Second, talk to your IT people now, before trouble happens, and begin to formulate a defense plan. Make sure your systems are set up for maximum protection, for example. The question to ask is: Who can (and should) be able to access what, and why? The use of privileged accounts should be carefully restricted, for example; only use administrator accounts when necessary. Configure access controls, including file, directory and network share permissions appropriately. Your IT people can also disable certain information contained in office files transmitted over email. Implement software restriction policies or other controls to prevent programs from executing from common ransomware locations (e.g., temporary folders supporting popular internet browsers, compression/decompression programs).

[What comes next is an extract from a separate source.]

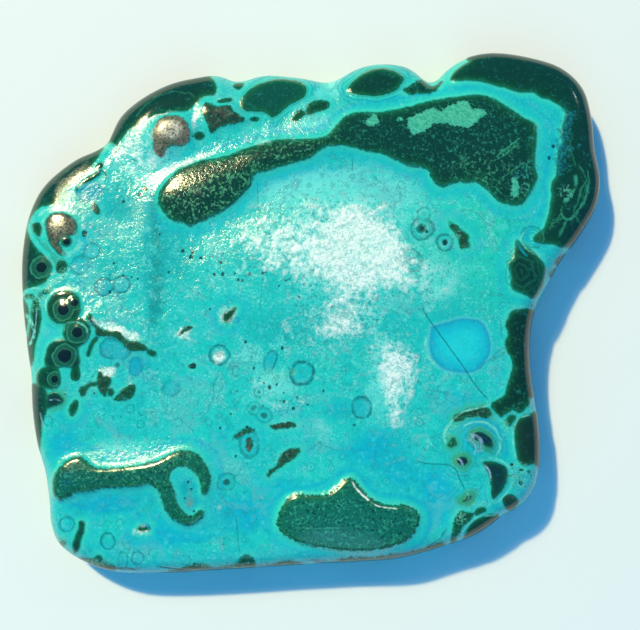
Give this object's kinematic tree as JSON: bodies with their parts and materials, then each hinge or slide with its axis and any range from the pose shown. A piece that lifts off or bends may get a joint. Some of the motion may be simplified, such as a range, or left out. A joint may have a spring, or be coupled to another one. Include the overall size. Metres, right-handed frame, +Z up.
{
  "type": "polished chrysocolla specimen",
  "caption": "Flat polished freeform slab of turquoise chrysocolla with dark green malachite windows, lobed natural outline, rounded edge and sawn flat underside.",
  "frame": {"origin": "middle of the slab's bounding box, on the sawn flat underside", "axes": "+Z up out of the polished face, +X along the longer side to the right, +Y towards the lobed back edge"},
  "size_m": [0.185, 0.166, 0.0208],
  "materials": {
    "polished_stone": "high polish, turquoise chrysocolla over dark green banded malachite"
  },
  "bodies": {
    "root": {"chrysocolla_slab": "polished_stone"}
  },
  "joints": []
}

Third, if you think you’ve been hit, don’t wait and hope the problem gets better…get your IT people involved immediately. In NotPetya’s case, the ransomware infects computers and then waits for about an hour before rebooting the machine. While the machine is rebooting, you can switch off to prevent the files from being encrypted, and try to rescue the files. Your IT people may instruct you to disconnect your PC from the Internet, reformat the hard drive and reinstall your files from backup. (If the system reboots with the ransom note, don’t pay the ransom – as I said, with NotPetya at least, there’s no way to get the decryption key to unlock your files anyway.)
Fourth, make sure you’re backing up your data properly, and make sure that your IT people frequently test the systems for integrity and physical security. (If you can restore the bulk of your data from the cloud, the fraudsters lose a lot of their leverage.) Keep operating systems, software and firmware up-to-date and patched. (I know it’s a pain in the neck, but do it anyway.) Make sure that antivirus and anti-malware solutions are also updated, and are regularly scanning network resources looking for invaders.
Finally, call your broker and review your cyberinsurance (or lack of it). If you don’t have the coverage, think about getting it, and at least go through the exercise of completing the application even if you don’t bind. The application tends to be fairly detailed and may alert you to gaps in your company’s procedures, which could save you from trouble later. Make sure the policy provides coverage for ransomware-related costs. Despite the dramatic rise in ransomware, insurance coverage for this particular threat isn’t always included. (There’s no standard-form policy, so you have to review the specific wording.) Since ransomware incidents often don’t result in the destruction or actual “theft” of any data, policies that limit coverage — like business interruption coverage — to situations where data is altered or destroyed may prove useless in a ransom situation. Remember, also, that policies may require the insurance company’s consent before paying any ransom. Better figure all this out now, before it’s too late.